PROBLEM
Go from the first line to the line with "const SHOULDER = new" and return those lines verbatim, ends included.

--------------------------------

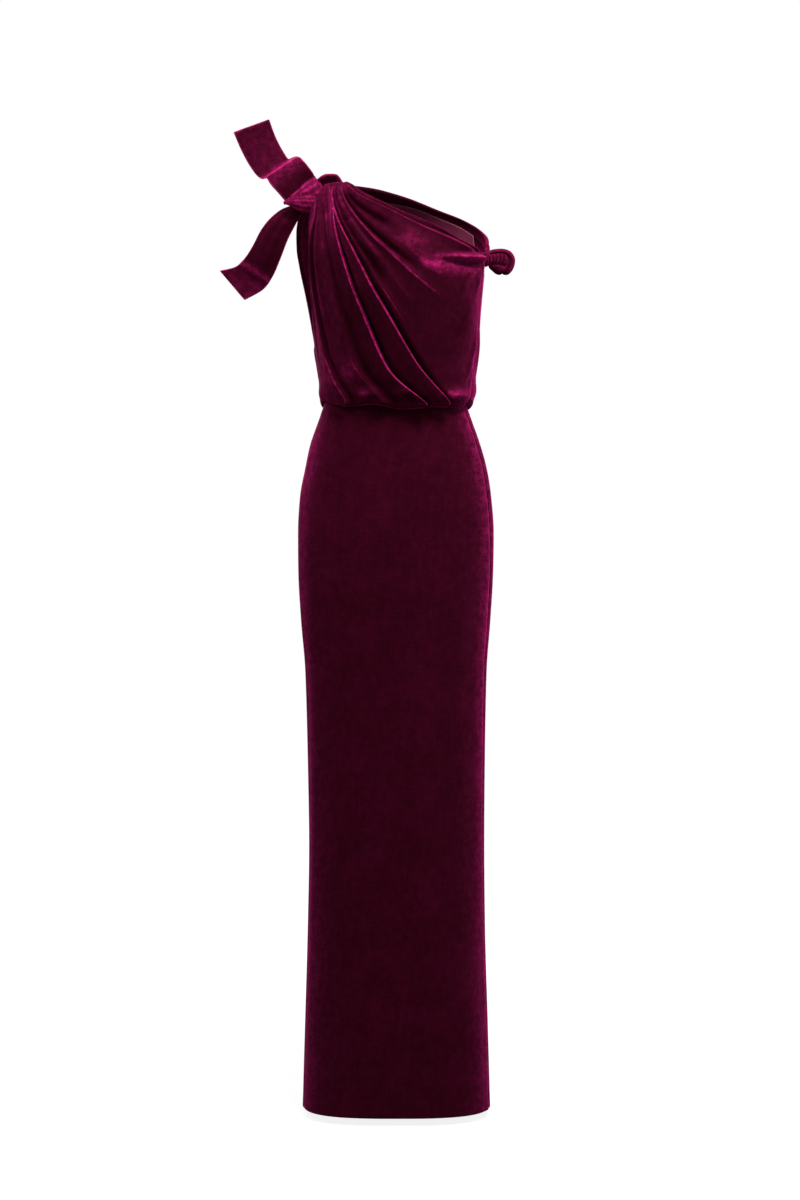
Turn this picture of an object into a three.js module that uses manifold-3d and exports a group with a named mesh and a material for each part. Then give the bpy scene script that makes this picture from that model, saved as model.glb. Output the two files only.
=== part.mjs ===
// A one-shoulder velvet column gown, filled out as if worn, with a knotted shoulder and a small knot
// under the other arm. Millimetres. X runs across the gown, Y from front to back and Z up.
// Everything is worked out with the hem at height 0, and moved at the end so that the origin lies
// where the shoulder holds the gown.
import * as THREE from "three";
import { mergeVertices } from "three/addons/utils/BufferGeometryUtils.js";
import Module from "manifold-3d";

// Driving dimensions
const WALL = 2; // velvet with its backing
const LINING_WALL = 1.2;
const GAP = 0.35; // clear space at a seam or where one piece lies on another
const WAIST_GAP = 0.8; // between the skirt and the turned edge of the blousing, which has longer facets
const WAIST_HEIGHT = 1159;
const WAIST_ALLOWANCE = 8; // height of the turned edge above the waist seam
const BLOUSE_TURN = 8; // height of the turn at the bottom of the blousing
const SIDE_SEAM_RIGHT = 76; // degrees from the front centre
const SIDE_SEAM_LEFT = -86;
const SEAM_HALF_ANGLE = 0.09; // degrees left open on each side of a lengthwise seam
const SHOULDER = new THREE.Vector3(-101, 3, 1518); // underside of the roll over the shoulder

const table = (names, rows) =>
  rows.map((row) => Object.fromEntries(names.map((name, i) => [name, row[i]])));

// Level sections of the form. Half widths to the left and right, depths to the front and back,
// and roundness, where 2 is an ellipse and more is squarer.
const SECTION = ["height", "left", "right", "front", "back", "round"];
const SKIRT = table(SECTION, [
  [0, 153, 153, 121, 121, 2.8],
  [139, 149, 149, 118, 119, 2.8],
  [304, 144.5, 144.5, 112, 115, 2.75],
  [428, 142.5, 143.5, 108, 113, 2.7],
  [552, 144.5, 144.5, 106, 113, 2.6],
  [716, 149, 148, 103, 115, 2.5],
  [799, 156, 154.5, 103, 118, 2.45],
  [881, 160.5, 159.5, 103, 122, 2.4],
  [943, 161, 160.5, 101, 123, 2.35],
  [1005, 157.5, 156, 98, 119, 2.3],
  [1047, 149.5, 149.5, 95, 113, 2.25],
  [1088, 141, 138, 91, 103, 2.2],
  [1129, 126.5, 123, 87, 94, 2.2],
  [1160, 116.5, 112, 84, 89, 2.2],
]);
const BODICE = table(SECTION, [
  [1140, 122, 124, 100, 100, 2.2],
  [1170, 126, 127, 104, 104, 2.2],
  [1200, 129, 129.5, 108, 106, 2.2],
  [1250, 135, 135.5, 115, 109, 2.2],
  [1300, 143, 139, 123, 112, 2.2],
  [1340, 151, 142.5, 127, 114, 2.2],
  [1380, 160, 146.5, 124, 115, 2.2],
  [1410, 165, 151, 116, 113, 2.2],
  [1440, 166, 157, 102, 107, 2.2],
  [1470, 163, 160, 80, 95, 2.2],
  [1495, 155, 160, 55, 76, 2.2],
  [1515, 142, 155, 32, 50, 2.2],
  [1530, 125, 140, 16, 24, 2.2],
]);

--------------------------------

RESULT
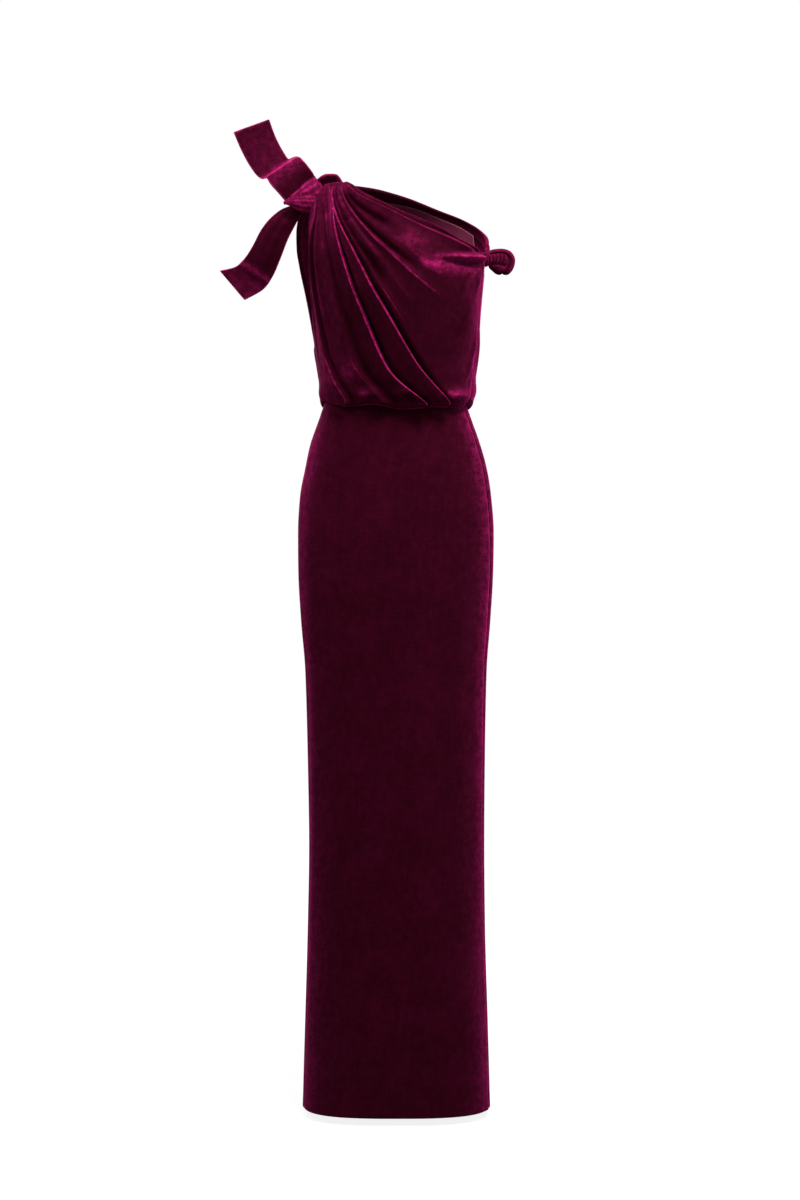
Turn this picture of an object into a three.js module that uses manifold-3d and exports a group with a named mesh and a material for each part. Then give the bpy scene script that makes this picture from that model, saved as model.glb. Output the two files only.
=== part.mjs ===
// A one-shoulder velvet column gown, filled out as if worn, with a knotted shoulder and a small knot
// under the other arm. Millimetres. X runs across the gown, Y from front to back and Z up.
// Everything is worked out with the hem at height 0, and moved at the end so that the origin lies
// where the shoulder holds the gown.
import * as THREE from "three";
import { mergeVertices } from "three/addons/utils/BufferGeometryUtils.js";
import Module from "manifold-3d";

// Driving dimensions
const WALL = 2; // velvet with its backing
const LINING_WALL = 1.2;
const GAP = 0.35; // clear space at a seam or where one piece lies on another
const WAIST_GAP = 0.8; // between the skirt and the turned edge of the blousing, which has longer facets
const WAIST_HEIGHT = 1159;
const WAIST_ALLOWANCE = 8; // height of the turned edge above the waist seam
const BLOUSE_TURN = 8; // height of the turn at the bottom of the blousing
const SIDE_SEAM_RIGHT = 76; // degrees from the front centre
const SIDE_SEAM_LEFT = -86;
const SEAM_HALF_ANGLE = 0.09; // degrees left open on each side of a lengthwise seam
const SHOULDER = new THREE.Vector3(-101, 3, 1518); // underside of the roll over the shoulder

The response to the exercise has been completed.